After Azores’ Faial 3.9-Magnitude Quake, Residents and Hoteliers Urged to Act
The Portugal Seismo-Volcanic Information Centre (CIVISA) has confirmed a 3.9-magnitude tremor off the west coast of Faial, an event that underlines the Azores’ chronic but usually mild seismic swaying.
Why This Matters
• No reported damage, but quakes of this size remind residents to refresh emergency plans.
• Insurance window: insurers give 30-day grace periods after a felt event; act now if your Faial property is still uninsured.
• Tourism season starts in March; hotel owners should reassure guests and review evacuation signage.
How the Ground Moved
At 18:47 local time on 13 February, sensors placed by CIVISA detected the quake’s epicentre roughly 62 km west of Capelo. Shaking reached Intensity III on the Modified Mercalli Scale—enough to make chandeliers sway, but far from the level that cracks walls. Locals in Feteira and Capelo felt a short, low-frequency rumble comparable to a heavy truck passing. The event sits at the upper edge of the “small” category on the Richter scale, well below the destructive threshold.
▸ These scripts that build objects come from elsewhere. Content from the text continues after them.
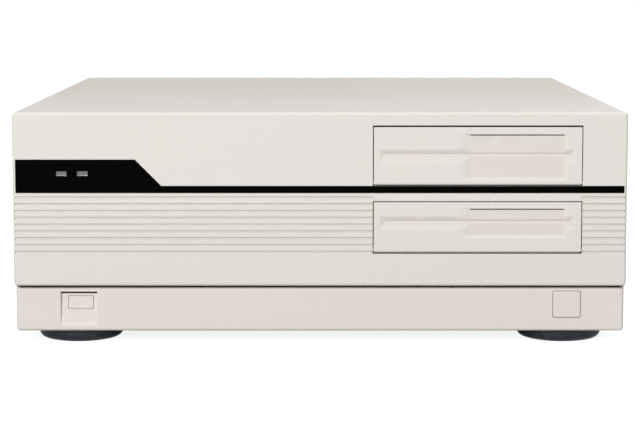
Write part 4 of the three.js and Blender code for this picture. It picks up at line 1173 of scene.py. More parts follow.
@dataclass
class CoverShell:
    """The folded steel cover: a top and two sides, a lipped back edge and a row of vents each side."""

    wall: float = 1.2 * MM
    corner: float = 3 * MM
    corner_steps: int = 6
    lip_width: float = 9 * MM
    lip_inset: float = 3.5 * MM
    notch_depth: float = 4 * MM
    notch_gap: float = 0.3 * MM
    vent_count: int = 14
    vent_width: float = 4 * MM
    vent_height: float = 44 * MM
    vent_pitch: float = 9 * MM
    vent_rise: float = 44 * MM
    vent_back_inset: float = 34 * MM
    vent_round: float = 1.95 * MM
    vent_steps: int = 4
    screw_hole: float = 1.8 * MM
    screw_hole_length: float = 20 * MM
    edge_ease: float = 0.25 * MM

    def build(self) -> None:
        """Model the cover and dress it."""
        self.box = NodeBox("top_cover")
        shell = self._fold(self.box.x, self.box.y, self.box.z)
        shell.delete_faces(lambda middle, normal: abs(normal.y) > ALONG or normal.z < -ALONG)
        shell.thicken(self.wall).unite(self._lip())
        shell.cut(self._notch(), self._vents(), *self._screw_holes())
        shell.ease(self.edge_ease).smooth()
        shell.finish("cover_shell", Body.CASE, COVER_COAT, ["top_cover"])

    def _fold(self, xs: Span, ys: Span, zs: Span) -> Workpiece:
        """A block whose two long top edges are rounded like a fold."""
        fold = both(runs("y"), at("z", zs[1]))
        return Workpiece.block(xs, ys, zs).bevel(fold, self.corner, self.corner_steps)

    def _lip(self) -> Workpiece:
        """Make the flange folded in at the back.

        Returns:
            The flange.
        """
        box, end = self.box, self.box.y[1] - self.lip_inset
        ys = (end - self.wall, end)
        rise = (box.z[0] + self.wall, box.z[1] - self.wall / 2)
        lip = self._fold(grown(box.x, -self.wall / 2), ys, rise)
        below = (box.z[0] - OVERRUN, box.z[1] - self.lip_width)
        opening = Workpiece.block(grown(box.x, -self.lip_width), grown(ys, OVERRUN), below)
        return lip.cut(opening.bevel(runs("y"), self.corner / 2, self.corner_steps))

    def _notch(self) -> Workpiece:
        """Make room for the lower band's rim under the front.

        Returns:
            The notch's tool.
        """
        end = NodeBox("lower_valance").y[0] + self.notch_depth + self.notch_gap
        rise = (self.box.z[0] - OVERRUN, NodeBox("front_fascia").z[0])
        return Workpiece.block(grown(self.box.x, OVERRUN), (self.box.y[0] - OVERRUN, end), rise)

    def _vents(self) -> Workpiece:
        """Make one round-ended vent through both sides and repeat it along them.

        Returns:
            The vents' tool.
        """
        low = self.box.z[0] + self.vent_rise
        depth = around(self.box.y[1] - self.vent_back_inset, self.vent_width)
        vent = Workpiece.block(grown(self.box.x, OVERRUN), depth, (low, low + self.vent_height))
        vent.bevel(runs("x"), self.vent_round, self.vent_steps)
        return vent.repeat(self.vent_count, (0, -self.vent_pitch, 0))

    def _screw_holes(self) -> list[Workpiece]:
        """Holes in the lip for the two cover screws."""
        sizes = (self.screw_hole, self.screw_hole_length)
        return [Workpiece.rod(Axis.Y, NodeBox(node).middle, *sizes) for node in COVER_SCREWS]


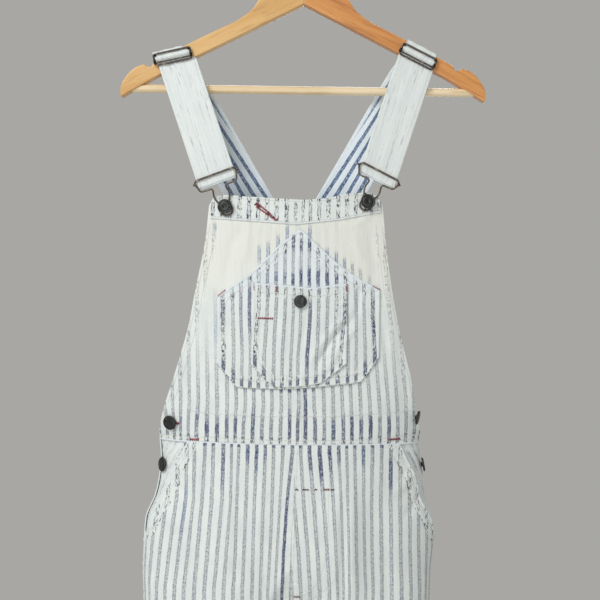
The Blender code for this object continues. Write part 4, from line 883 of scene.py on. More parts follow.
def cloth_sheet(name, points, wall, number, length, traits, inner_traits, outward=None):
    """A closed sheet with rounded rims.  points[row][column] lie on its outer face; number and length
    are the stripe count and the place along the weave; traits are values kept at every point; outward
    is (row, column, direction) where the grid's own normal may point inwards."""
    rows, columns = points.shape[:2]
    normal = grid_normals(points)
    flip = outward is not None and float(np.dot(normal[outward[0], outward[1]], outward[2])) < 0
    if flip:
        normal = -normal
    inner = points - normal * wall
    loop = boundary_loop(rows, columns)
    rim_index = np.array([r * columns + c for r, c in loop])
    middle_rim = []
    for r, c in loop:
        step = points[r, c] - points[min(max(r, 1), rows - 2), min(max(c, 1), columns - 2)]
        step = step - normal[r, c] * np.dot(step, normal[r, c])
        step = step / max(np.linalg.norm(step), 1e-12)
        middle_rim.append((points[r, c] + inner[r, c]) / 2 + step * wall * RIM_BULGE)
    vertices = np.concatenate([points.reshape(-1, 3), inner.reshape(-1, 3), np.array(middle_rim)])
    count = rows * columns
    index = np.arange(count).reshape(rows, columns)
    quads = np.stack([index[:-1, :-1], index[:-1, 1:], index[1:, 1:], index[1:, :-1]], axis=-1).reshape(-1, 4)
    here = np.arange(len(loop))
    after = (here + 1) % len(loop)
    rim_outer = [rim_index[after], rim_index[here], here + 2 * count, after + 2 * count]
    rim_inner = [after + 2 * count, here + 2 * count, rim_index[here] + count, rim_index[after] + count]
    faces = np.concatenate([quads, quads[:, ::-1] + count, np.stack(rim_outer, axis=-1),
                            np.stack(rim_inner, axis=-1)])
    item = new_object(name, vertices, (faces[:, ::-1] if flip else faces).tolist())
    mesh = item.data

    def everywhere(outer, inner):
        """Values of the outer face, of the inner face and of the rim, one after another."""
        outer, inner = [np.broadcast_to(part, (rows, columns)).astype(float).ravel()
                        for part in (outer, inner)]
        return np.concatenate([outer, inner, outer[rim_index]])

    corner = np.empty(len(mesh.loops), dtype=np.int32)
    mesh.loops.foreach_get("vertex_index", corner)
    places = np.stack([everywhere(part, part)[corner] for part in (number, length)], axis=-1)
    mesh.uv_layers.new(name="weave").data.foreach_set("uv", places.astype(np.float32).ravel())
    for word in TRAITS:
        values = everywhere(traits.get(word, 0.0), inner_traits.get(word, 0.0)).astype(np.float32)
        mesh.attributes.new(word, "FLOAT", "POINT").data.foreach_set("value", values)
    return item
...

A Hotspot Forged by Three Tectonic Plates
The Azores archipelago straddles the North American, Eurasian and Nubian plates, forming a geological tri-border. This junction produces a conveyor belt of moderate quakes. The sector west of Faial, labelled SZ43 by researchers, has been the most active pocket in recent years, with energy releases clustering along a submarine fault zone. While mainland Portugal experiences rarer seismic jolts, the Azores absorb thousands of micro-events annually, most never noticed by humans.
What This Means for Residents
Even a light shake is a handy rehearsal. Portugal Civil Protection recommends keeping a 72-hour emergency kit, reviewing home insurance clauses for “actos sísmicos” and practising the Baixar-Proteger-Aguardar drill with family members. Builders planning renovations on older stone houses must follow the Regulamento de Estruturas em Zonas Sísmicas—failure to add metal ties or shear walls can void insurance payouts. For renters, note that landlords cannot legally evict tenants who request post-quake safety inspections.
Five Years, Many Rumbles
A glance at IPMA bulletins shows the island riding a wave of mid-3 to low-4 magnitude events:
• 11 Jan 2021 – M 5.4, the strongest since the 1998 crisis, felt IV/V.
• July 2023 – a week-long swarm peaking at M 4.2 kept residents on edge.
• 13 Jun 2025 – M 3.8 west-north-west of Capelo, intensity II in Horta.The current quake slots neatly into this pattern—another reminder that the ground here seldom rests for long.
Expert Outlook: Replica Risk Remains Low but Real
Seismologist Susana Custódio explains that an event under magnitude 4 “rarely triggers a damaging aftershock sequence,” yet minor replicas—a M 2.0-2.5 flutter—should be expected over the coming weeks. CIVISA is keeping its network on heightened alert; residents can track live data through the free sismo@IPMA app. Should vibration levels spike, Civil Protection will send SMS warnings within seconds.
Bottom Line for Homeowners & Travellers
For now the 3.9-magnitude Faial quake is a textbook case of the Azores doing what volcanic islands do: rumble politely. Use the lull to shore up preparedness, check structural resilience and, if you host visitors, share accurate information. Living amid tectonic crossroads may be inevitable, but getting caught off-guard is optional.